Sorry, we are soo sleeppy...

"Thus, the sequence of sides M as vectors in the, for instance, counterclockwise order, is nothing other than the union of sides of

AandBas vectors in the clockwise order, that immediately proves the correctness of the algorithm.”Yes, you're right. Fixed.

===

Well, there exist at least one human, who read that up to the end :-) Great.

thank you for good editorial. can you say what do you mean by position in problem Div1-C? Do you mean the size of each pile or some piles together?

Like in all problems that are solved using Grundy function, here position means "One pile of fixed size". It is true that if we have some piles of different sizes then games on each of them are independent — that's also the explanation why xoring of Grundy functions works correctly.

Thanks! I think i get the main idea of the solution!

For Div 2 C — Trains, is there a proof for the fact that the segment lengths will be different (as mentioned in the editorial)?

Yes, this can be proved by using the basic concepts of number theory. Let b > a, After dividing a and b by their gcd let new a = a/g, and new b = b/g, where g = gcd(a,b)

Now gcd(a,b) = 1. Let's calculate for each instance b, 2*b,.....a*b, the length of the segment.

For a*b the length of the segment will a.

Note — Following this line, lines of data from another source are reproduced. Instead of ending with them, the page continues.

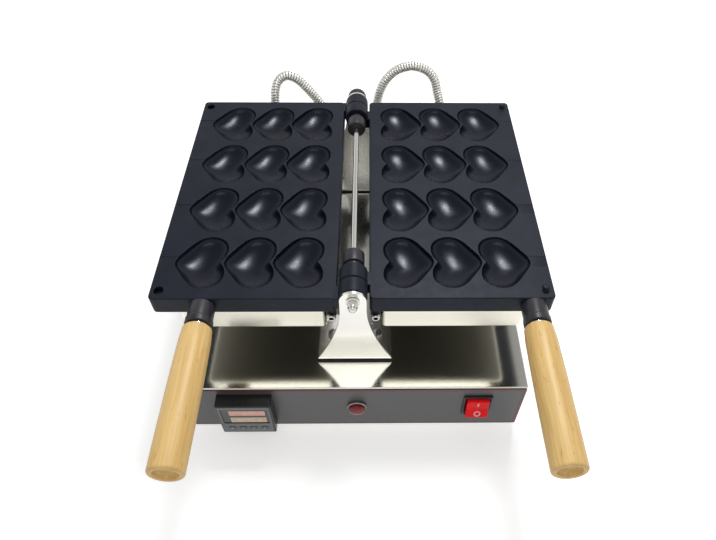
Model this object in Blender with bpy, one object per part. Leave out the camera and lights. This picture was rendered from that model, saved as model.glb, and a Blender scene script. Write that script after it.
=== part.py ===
# Electric heart waffle maker: two cast pans that fold about one rod over a steel base box.
# Metres, +Z up. The origin is on the table, under the centre of the whole machine.
# Base places are given from the pans' front edge (y) and the box's underside (z),
# pan places from the hinge axis, with x growing outwards.
import math

import bmesh
import bpy
from mathutils import Vector

# Fits
FIT_GAP = 0.0003
CUT_OVERRUN = 0.002
ROUND_SIDES = 18
SMALL_SIDES = 12
CORNER_STEPS = 3
DOME_STEPS = 4
SHARP_ANGLE = math.radians(35)
MERGE_DISTANCE = 0.000003

# Cast plates
PLATE_LENGTH = 0.266
PLATE_WIDTH = 0.147
PLATE_THICKNESS = 0.0175
PLATE_INNER_X = 0.013
PLATE_CORNER = 0.004
PLATE_CHAMFER = 0.0015
CLOSED_GAP = 0.0004
HINGE_HEIGHT = 0.150

# Heart cavities
HEART_ROWS = 4
HEART_COLUMNS = 3
ROW_MARGIN = 0.0108
ROW_GAP = 0.0068
INNER_MARGIN = 0.0115
OUTER_MARGIN = 0.014
HEART_NEST = 0.0020
CAVITY_FLOOR = 0.0065
HEART_CURVE_STEPS = 3
STICK_WIDTH = 0.012
STICK_DEPTH = 0.0015

# Half of the heart from notch to tip, as cubic curves: (length share, half width share)
HEART_CURVE_SHARES = (
    ((0.135, 0.0), (0.080, 0.06), (0.0, 0.24), (0.0, 0.50)),
    ((0.0, 0.50), (0.0, 0.80), (0.172, 1.0), (0.385, 1.0)),
    ((0.385, 1.0), (0.60, 1.0), (0.72, 0.70), (0.87, 0.39)),
    ((0.87, 0.39), (0.95, 0.22), (1.0, 0.12), (1.0, 0.0)),
)
HEART_CENTRE_SHARE = 0.46
# Bowl of a cavity: (size share, depth share)
BOWL_SHARES = ((0.96, 0.42), (0.81, 0.80), (0.48, 1.0))
BOWL_MOUTH_SHARE = 1.015

# Locating pegs and holes
PEG_RADIUS = 0.003
PEG_HEIGHT = 0.004
PEG_TIP_RADIUS = 0.0015
PEG_TIP_LENGTH = 0.001
PEG_HOLE_SLACK = 0.001
PEG_INSET_X = 0.007
PEG_INSET_Y = 0.009

# Hinge line
ROD_RADIUS = 0.0025
KNUCKLE_RADIUS = 0.0115
KNUCKLE_WIDTH = 0.0146
KNUCKLE_LEAD = 0.001
KNUCKLE_ROOT = 0.003
COLLAR_RADIUS = 0.009
COLLAR_LENGTH = 0.013
COLLAR_NECK_RADIUS = 0.007
COLLAR_NECK_LENGTH = 0.005
COLLAR_EDGE = 0.0015

# Hinge brackets
BRACKET_THICKNESS = 0.002
BRACKET_NECK = 0.0107
BRACKET_FOOT = 0.0322
BRACKET_FLANGE = 0.048
GASKET_THICKNESS = 0.0012
GASKET_RIM = 0.0008
# Flare of the bracket's sides: (share of the height below the axis, share of the widening)
FLARE_SHARES = (
    (0.0, 0.0), (0.18, 0.005), (0.30, 0.053), (0.40, 0.130), (0.50, 0.233), (0.60, 0.358),
    (0.70, 0.506), (0.80, 0.674), (0.90, 0.861), (0.96, 1.0), (1.0, 1.0),
)

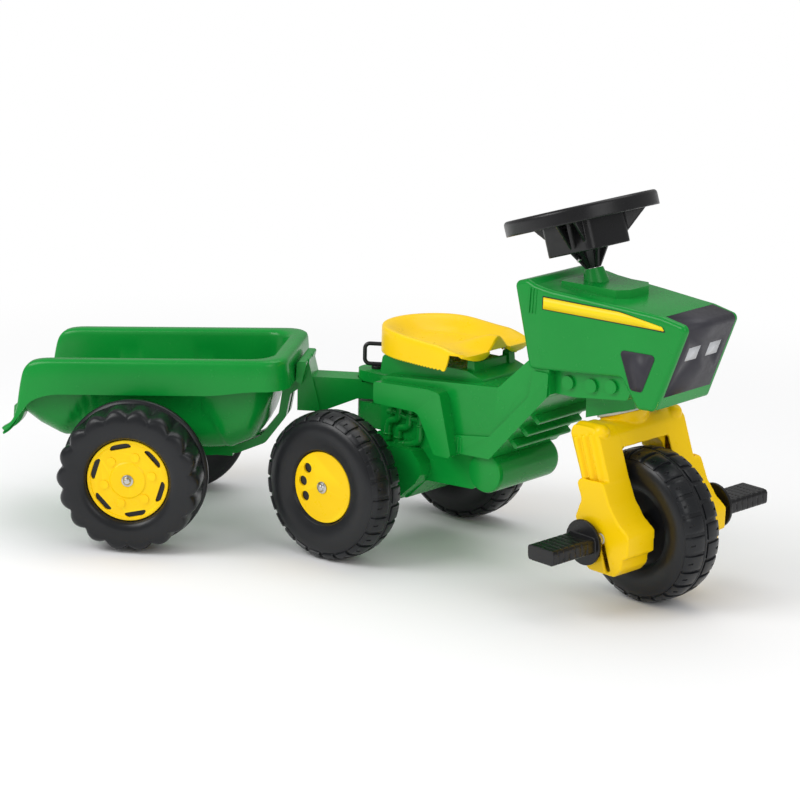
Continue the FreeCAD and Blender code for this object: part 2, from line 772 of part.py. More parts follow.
def rear_spacers():
    start = HOUSING_HALF + GAP
    end = REAR_HALF_TRACK - REAR_HALF_WIDTH + 6 - GAP
    tube = cut(rod(AXLE_R + BUSH_WALL, start, end, 0, WHEEL_R),
               rod(AXLE_R + RUN_FIT, start - 1, end + 1, 0, WHEEL_R))
    return group(both_sides(tube))


# Front wheel and crank

def front_tyre():
    half = FRONT_HALF_WIDTH
    outer = ring([(-half + 12, AXLE_R + 10, 2), (-half + 12, 48, 6), (-half + 6, 56, 6), (-half, 70, 10),
            (-half, 88, 14),
                  (-half + 10, WHEEL_R - 1, 10), (0, WHEEL_R, 60), (half - 10, WHEEL_R - 1, 10),
                  (half, 88, 14), (half, 70, 10), (half - 6, 56, 6), (half - 12, 48, 6),
                  (half - 12, AXLE_R + 10, 2)])
    d = TYRE_WALL
    hollow = ring([(-half + 12 + d, 30, 2), (-half + 12 + d, 50, 6), (-half + d, 72, 10),
            (-half + d, 87, 12),
                   (-half + 11, WHEEL_R - d - 1, 8), (0, WHEEL_R - d, 60), (half - 11, WHEEL_R - d - 1, 8),
                   (half - d, 87, 12), (half - d, 72, 10), (half - 12 - d, 50, 6), (half - 12 - d, 30, 2)])
    solid = cut(outer, hollow)
    solid.translate(AXLE)
    return steered(solid)


def front_hub():
    """The spool that the tyre is moulded round, splined to the crank axle."""
    half = LEG_IN - SIDE_GAP
    spool = ring([(-half, AXLE_R), (-half, AXLE_R + 8, 2), (-FRONT_HALF_WIDTH + 12, AXLE_R + 10),
                  (FRONT_HALF_WIDTH - 12, AXLE_R + 10), (half, AXLE_R + 8, 2), (half, AXLE_R)])
    spool.translate(AXLE)
    return steered(spool)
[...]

For i * b, i < a the length of the segment will be (i*b)mod a.

Let for two different instances i, j < a, the length of the segment is the same.

so i*b ≡ j*b mod a => i ≡ j mod a, as gcd(a,b) = 1, which is not possible as i and j are two different instances.

Thus the contradiction proves, for two different instances, the length of the segment cannot be the same.

A very clearly stated explanation. Thanks for the help!

Pardon me, I am unable to understand the reason for a to be the length of a*b. If we have a = 7 and b = 9. Then the instances of a would be 7, 14, 21, 28, 35, 42, 49, 56, and 63. For b it would be 9, 18, 27, 36, 45, 54, and 63.

How do we come up with the set given in the solution? Isn't the total length for a is : 7 + 2*7 + ... + b * 7 = a * (b*(b+1)/2) For b : b * (a*(a+1)/2) ?

Any insight would be appreciated, thank you!

The guy just wrote the answer in the Note section of Problem C!!!